**Do this**
Return, word for word, the lines from the line holding "carrier = section" through the line holding "obj.matrix_world = world". Include both end lines and no others.

**Data shown**
——————————
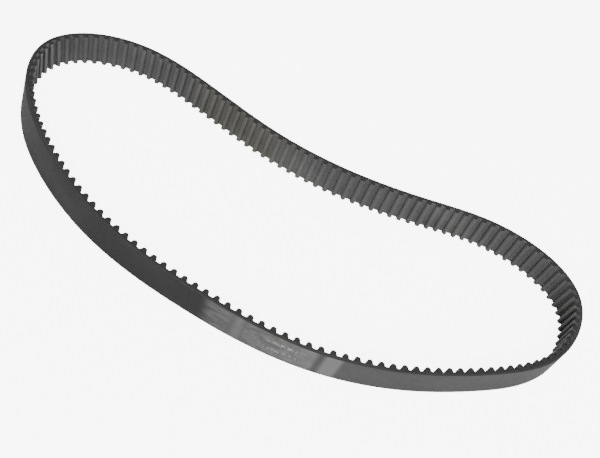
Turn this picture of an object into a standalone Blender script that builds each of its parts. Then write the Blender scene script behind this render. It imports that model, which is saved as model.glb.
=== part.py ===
"""Timing belt: an endless curvilinear-tooth belt with a 5 mm pitch, 136 teeth and a 15 mm width.

It stands on its cut edge (Z = 0) in the loose bean-shaped loop that a free belt takes up. +Z is across the
belt's width, +X runs along the loop's long way, and the origin is under the middle of the loop's box.

The moulded belt has four plies: back rubber, tensile cords, tooth rubber and a woven tooth facing. Each ply is
divided into equal sections at the lands between teeth, where the belt bends. A section turns against the next
one about an upright axis on the pitch line, and one pair of neighbours, the last and the first, only butt.
"""

import math

import bpy
import numpy as np

# Driving dimensions, in metres.
PITCH = 0.005
TOOTH_COUNT = 136
BELT_WIDTH = 0.015
LAND_THICKNESS = 0.00172  # from the back face to the land between two teeth
TOOTH_HEIGHT = 0.00208  # from the land to the crown of a tooth
PITCH_LINE_DEPTH = 0.00057  # from the land to the centre of the cords
TOOTH_FOOT = 0.00160  # half of the tooth's width where it leaves the land
TOOTH_FLANK = 0.00124  # half of its width at the top of the flanks
FLANK_HEIGHT = 0.00116
TOOTH_CROWN = 0.00062  # half of the nearly flat top
FACING_THICKNESS = 0.00020
CORD_THICKNESS = 0.00040
PLY_GAP = 0.00003  # between one ply and the next

# Sections: equal stretches of the belt, parted at the middle of a land.
SECTION_COUNT = 8
SECTION_GAP = 0.0003
ROOT_SECTION = 5  # the middle of the front strand; the other sections hang on it in two chains
FIRST_CUT = 0.0305  # along the pitch line, from the first loop point to the cut before section 1

# The pitch line's loop, clockwise from above, in millimetres. A smooth closed curve runs through these points.
LOOP_POINTS_MM = (
    (-107, 61), (-66, 55), (-25, 44), (18, 42), (60, 48), (102, 52), (138, 33), (134, -6),
    (102, -34), (63, -52), (22, -60.5), (-20, -59.5), (-62, -50), (-100, -31), (-130, -2), (-141, 38),
)
SAMPLES_PER_SPAN = 200

# Depths measured from the pitch line, positive towards the teeth.
LAND_DEPTH = PITCH_LINE_DEPTH
BACK_DEPTH = LAND_DEPTH - LAND_THICKNESS
CORD_DEPTH = CORD_THICKNESS / 2

COLLECTION_NAME = "timing_belt"
TEETH_PER_SECTION = TOOTH_COUNT // SECTION_COUNT

PLY_FINISHES = {
    "back_rubber": ((0.110, 0.110, 0.112, 1.0), 0.62),
    "tensile_cords": ((0.140, 0.120, 0.100, 1.0), 0.55),
    "tooth_rubber": ((0.030, 0.030, 0.031, 1.0), 0.70),
    "tooth_facing": ((0.155, 0.155, 0.150, 1.0), 0.75),
}


def clear_scene():
    """Remove every object, so that the script can be run again."""
    for item in list(bpy.data.objects):
        bpy.data.objects.remove(item, do_unlink=True)


def closed_spline(points):
    """Sample the closed cubic spline through the points, whose bend is continuous all the way round."""
    knots = np.asarray(points, dtype=float)
    count = len(knots)
    following = np.roll(knots, -1, axis=0)
    spans = np.hypot(*(following - knots).T)
    system = np.zeros((count, count))
    slopes = (following - knots) / spans[:, None]
    for i in range(count):
        before, after = spans[i - 1], spans[i]
        system[i, i - 1] += before
        system[i, i] += 2 * (before + after)
        system[i, (i + 1) % count] += after
    bends = np.linalg.solve(system, 6 * (slopes - np.roll(slopes, 1, axis=0)))
    samples = []
    for i in range(count):
        after = np.arange(SAMPLES_PER_SPAN)[:, None] / SAMPLES_PER_SPAN * spans[i]
        left = spans[i] - after
        start, end = bends[i], bends[(i + 1) % count]
        curve = (start * left**3 + end * after**3) / (6 * spans[i])
        curve += (knots[i] / spans[i] - start * spans[i] / 6) * left
        curve += (following[i] / spans[i] - end * spans[i] / 6) * after
        samples.append(curve)
    return np.vstack(samples)


def land_points():
    """Give the pitch line's points at the middle of each land, and its direction there.

    The loop is scaled so that the pitch line holds the whole number of pitches exactly, and it is moved so that
    the box of the belt's back is centred on the origin.
    """
    samples = closed_spline(LOOP_POINTS_MM)
    closed = np.vstack([samples, samples[:1]])
    travelled = np.concatenate([[0.0], np.cumsum(np.hypot(*np.diff(closed, axis=0).T))])
    length = PITCH * TOOTH_COUNT
    scale = length / travelled[-1]
    closed, travelled = closed * scale, travelled * scale

    def along(distance):
        wrapped = np.mod(distance, length)
        return np.column_stack([np.interp(wrapped, travelled, closed[:, axis]) for axis in (0, 1)])

    distances = FIRST_CUT + PITCH * np.arange(TOOTH_COUNT)
    ahead = along(distances + PITCH / 10) - along(distances - PITCH / 10)
    directions = ahead / np.linalg.norm(ahead, axis=1)[:, None]
    lands = along(distances)
    back = np.array([land + inward(way) * BACK_DEPTH for land, way in zip(lands, directions)])
    return lands - (back.max(axis=0) + back.min(axis=0)) / 2, directions


def inward(direction):
    """Turn a direction of travel into the direction towards the inside of the loop."""
    return np.array([direction[1], -direction[0]])


def tooth_profile(inset):
    """Give one pitch of the toothed face, from the first land's middle to just before the next one's.

    Each point is (distance along the belt from the middle of the tooth, depth), moved by inset towards the back.
    """
    outline = [
        (-PITCH / 2, 0.0),
        (-TOOTH_FOOT, 0.0),
        (-TOOTH_FLANK, FLANK_HEIGHT),
        (-TOOTH_CROWN, TOOTH_HEIGHT),
        (TOOTH_CROWN, TOOTH_HEIGHT),
        (TOOTH_FLANK, FLANK_HEIGHT),
        (TOOTH_FOOT, 0.0),
        (PITCH / 2, 0.0),
    ]
    moved = [(outline[0][0], -inset)]
    for before, here, after in zip(outline, outline[1:], outline[2:]):
        moved.append(mitred(before, here, after, inset))
    return [(along, LAND_DEPTH + height) for along, height in moved]


def mitred(before, here, after, inset):
    """Move a corner so that both of its sides move by inset towards the back."""
    before, here, after = (np.array(point) for point in (before, here, after))
    first = (here - before) / np.linalg.norm(here - before)
    second = (after - here) / np.linalg.norm(after - here)
    normal_1 = np.array([first[1], -first[0]])
    normal_2 = np.array([second[1], -second[0]])
    shared = normal_1 + normal_2
    return here + shared * inset / (shared @ normal_1)


def section_face(lands, directions, section, profile):
    """Lay one pitch's profile along a section, and give the points from its first cut to its last.

    Args are the land points, the directions there, the section's number from 1, and (along, depth) pairs that
    start at a land's middle. A profile of one point is a plain face.
    """
    first = (section - 1) * TEETH_PER_SECTION
    points = []
    for tooth in range(first, first + TEETH_PER_SECTION):
        here, there = lands[tooth], lands[(tooth + 1) % TOOTH_COUNT]
        element = (there - here) / np.linalg.norm(there - here)
        trim = SECTION_GAP / 2 if tooth == first else 0.0
        points.append(here + directions[tooth] * trim + inward(directions[tooth]) * profile[0][1])
        for along, depth in profile[1:]:
            points.append((here + there) / 2 + element * along + inward(element) * depth)
    last = (first + TEETH_PER_SECTION) % TOOTH_COUNT
    ending = lands[last] - directions[last] * SECTION_GAP / 2
    points.append(ending + inward(directions[last]) * profile[0][1])
    return points


def ply_faces():
    """Give each ply's face towards the teeth and its face towards the back, as profiles over one pitch."""
    facing_back = FACING_THICKNESS
    rubber_face = FACING_THICKNESS + PLY_GAP
    return {
        "back_rubber": ([(0.0, -CORD_DEPTH - PLY_GAP)], [(0.0, BACK_DEPTH)]),
        "tensile_cords": ([(0.0, CORD_DEPTH)], [(0.0, -CORD_DEPTH)]),
        "tooth_rubber": (tooth_profile(rubber_face), [(0.0, CORD_DEPTH + PLY_GAP)]),
        "tooth_facing": (tooth_profile(0.0), tooth_profile(facing_back)),
    }


def ply_material(ply):
    """Make the ply's material."""
    colour, roughness = PLY_FINISHES[ply]
    material = bpy.data.materials.new(ply)
    material.use_nodes = True
    shader = material.node_tree.nodes["Principled BSDF"]
    shader.inputs["Base Color"].default_value = colour
    shader.inputs["Roughness"].default_value = roughness
    shader.inputs["Metallic"].default_value = 0.0
    material.diffuse_color = colour
    return material


def ply_outline(name, points, pivot, material):
    """Extrude a closed outline over the belt's width, with the object's origin on its section's pivot."""
    curve = bpy.data.curves.new(name, "CURVE")
    curve.dimensions = "2D"
    curve.fill_mode = "BOTH"
    curve.extrude = BELT_WIDTH / 2
    spline = curve.splines.new("POLY")
    spline.points.add(len(points) - 1)
    for point, (x, y) in zip(spline.points, points):
        point.co = (x - pivot[0], y - pivot[1], 0.0, 1.0)
    spline.use_cyclic_u = True
    curve.materials.append(material)
    return bpy.data.objects.new(name, curve)


def section_pivots(lands):
    """Give the point that each section turns about: its cut towards the root section."""
    pivots = {}
    for section in range(1, SECTION_COUNT + 1):
        if section <= ROOT_SECTION:
            cut = section * TEETH_PER_SECTION
        else:
            cut = (section - 1) * TEETH_PER_SECTION
        pivots[section] = lands[cut % TOOTH_COUNT]
    return pivots


def build_section(section, lands, directions, pivot, materials, collection):
    """Make one section: an empty on its pivot that carries the four plies."""
    holder = bpy.data.objects.new(f"section_{section:02d}", None)
    holder.empty_display_size = PITCH
    collection.objects.link(holder)
    holder.location = (pivot[0], pivot[1], 0.0)
    for ply, (toothed, back) in ply_faces().items():
        points = section_face(lands, directions, section, toothed)
        points += reversed(section_face(lands, directions, section, back))
        piece = ply_outline(f"{ply}_{section:02d}", points, pivot, materials[ply])
        collection.objects.link(piece)
        piece.parent = holder
        piece.location = (0.0, 0.0, BELT_WIDTH / 2)
    return holder


def chain_sections(holders, pivots):
    """Hang each section's empty on its neighbour towards the root section."""
    for section, holder in holders.items():
        if section == ROOT_SECTION:
            continue
        carrier = section + (1 if section < ROOT_SECTION else -1)
        holder.parent = holders[carrier]
        step = pivots[section] - pivots[carrier]
        holder.location = (step[0], step[1], 0.0)


def main():
    """Build the whole belt."""
    clear_scene()
    collection = bpy.data.collections.new(COLLECTION_NAME)
    bpy.context.scene.collection.children.link(collection)
    lands, directions = land_points()
    pivots = section_pivots(lands)
    materials = {ply: ply_material(ply) for ply in PLY_FINISHES}
    holders = {}
    for section in range(1, SECTION_COUNT + 1):
        holders[section] = build_section(
            section, lands, directions, pivots[section], materials, collection
        )
    chain_sections(holders, pivots)
    bpy.context.view_layer.update()


main()
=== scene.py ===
"""Looks of a toothed timing belt that stands on its cut edge in a loose loop.

The belt is a bonded laminate of four plies: back rubber with a printed band, tensile cords, tooth rubber and a
woven tooth facing. Each ply is a set of spans. A span runs from the middle of one rigid section of the frame to
the middle of the next, across the hinge between them; only the two spans at the open cut are hung on a section.
"""

import logging
import math
from dataclasses import dataclass, field
from enum import Enum
from typing import Iterable, Optional, Union

import bpy
import numpy as np
from mathutils import Matrix, Vector


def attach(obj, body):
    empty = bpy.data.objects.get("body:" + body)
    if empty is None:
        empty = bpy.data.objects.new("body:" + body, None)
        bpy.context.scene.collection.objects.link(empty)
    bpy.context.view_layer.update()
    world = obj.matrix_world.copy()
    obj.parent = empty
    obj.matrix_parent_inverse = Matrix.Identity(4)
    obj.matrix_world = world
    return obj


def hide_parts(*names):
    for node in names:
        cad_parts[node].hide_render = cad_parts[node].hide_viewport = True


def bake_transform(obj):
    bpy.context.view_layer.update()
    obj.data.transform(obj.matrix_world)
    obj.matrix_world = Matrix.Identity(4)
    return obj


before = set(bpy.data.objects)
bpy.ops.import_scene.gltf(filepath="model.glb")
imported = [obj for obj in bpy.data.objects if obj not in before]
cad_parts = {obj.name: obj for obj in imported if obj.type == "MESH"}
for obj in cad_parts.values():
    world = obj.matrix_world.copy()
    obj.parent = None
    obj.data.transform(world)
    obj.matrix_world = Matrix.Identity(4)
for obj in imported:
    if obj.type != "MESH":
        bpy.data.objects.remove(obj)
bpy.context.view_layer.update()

PLACE = "belt_place"  # vertex attribute: along the belt, across its width, and depth from the pitch line, in metres
MM = 0.001

LOG = logging.getLogger("timing_belt")
Socket = bpy.types.NodeSocket
Feed = Union[bpy.types.NodeSocket, float, tuple]
Colour = tuple[float, float, float]


class Ply(Enum):
    """The four plies, by the name that starts their CAD nodes and their pieces' names."""

    BACK_RUBBER = "back_rubber"
    TENSILE_CORDS = "tensile_cords"
    TOOTH_RUBBER = "tooth_rubber"
    TOOTH_FACING = "tooth_facing"


# ----------------------------------------------------------------------
# Node graphs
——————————
**Finished task**
        carrier = section + (1 if section < ROOT_SECTION else -1)
        holder.parent = holders[carrier]
        step = pivots[section] - pivots[carrier]
        holder.location = (step[0], step[1], 0.0)


def main():
    """Build the whole belt."""
    clear_scene()
    collection = bpy.data.collections.new(COLLECTION_NAME)
    bpy.context.scene.collection.children.link(collection)
    lands, directions = land_points()
    pivots = section_pivots(lands)
    materials = {ply: ply_material(ply) for ply in PLY_FINISHES}
    holders = {}
    for section in range(1, SECTION_COUNT + 1):
        holders[section] = build_section(
            section, lands, directions, pivots[section], materials, collection
        )
    chain_sections(holders, pivots)
    bpy.context.view_layer.update()


main()
=== scene.py ===
"""Looks of a toothed timing belt that stands on its cut edge in a loose loop.

The belt is a bonded laminate of four plies: back rubber with a printed band, tensile cords, tooth rubber and a
woven tooth facing. Each ply is a set of spans. A span runs from the middle of one rigid section of the frame to
the middle of the next, across the hinge between them; only the two spans at the open cut are hung on a section.
"""

import logging
import math
from dataclasses import dataclass, field
from enum import Enum
from typing import Iterable, Optional, Union

import bpy
import numpy as np
from mathutils import Matrix, Vector


def attach(obj, body):
    empty = bpy.data.objects.get("body:" + body)
    if empty is None:
        empty = bpy.data.objects.new("body:" + body, None)
        bpy.context.scene.collection.objects.link(empty)
    bpy.context.view_layer.update()
    world = obj.matrix_world.copy()
    obj.parent = empty
    obj.matrix_parent_inverse = Matrix.Identity(4)
    obj.matrix_world = world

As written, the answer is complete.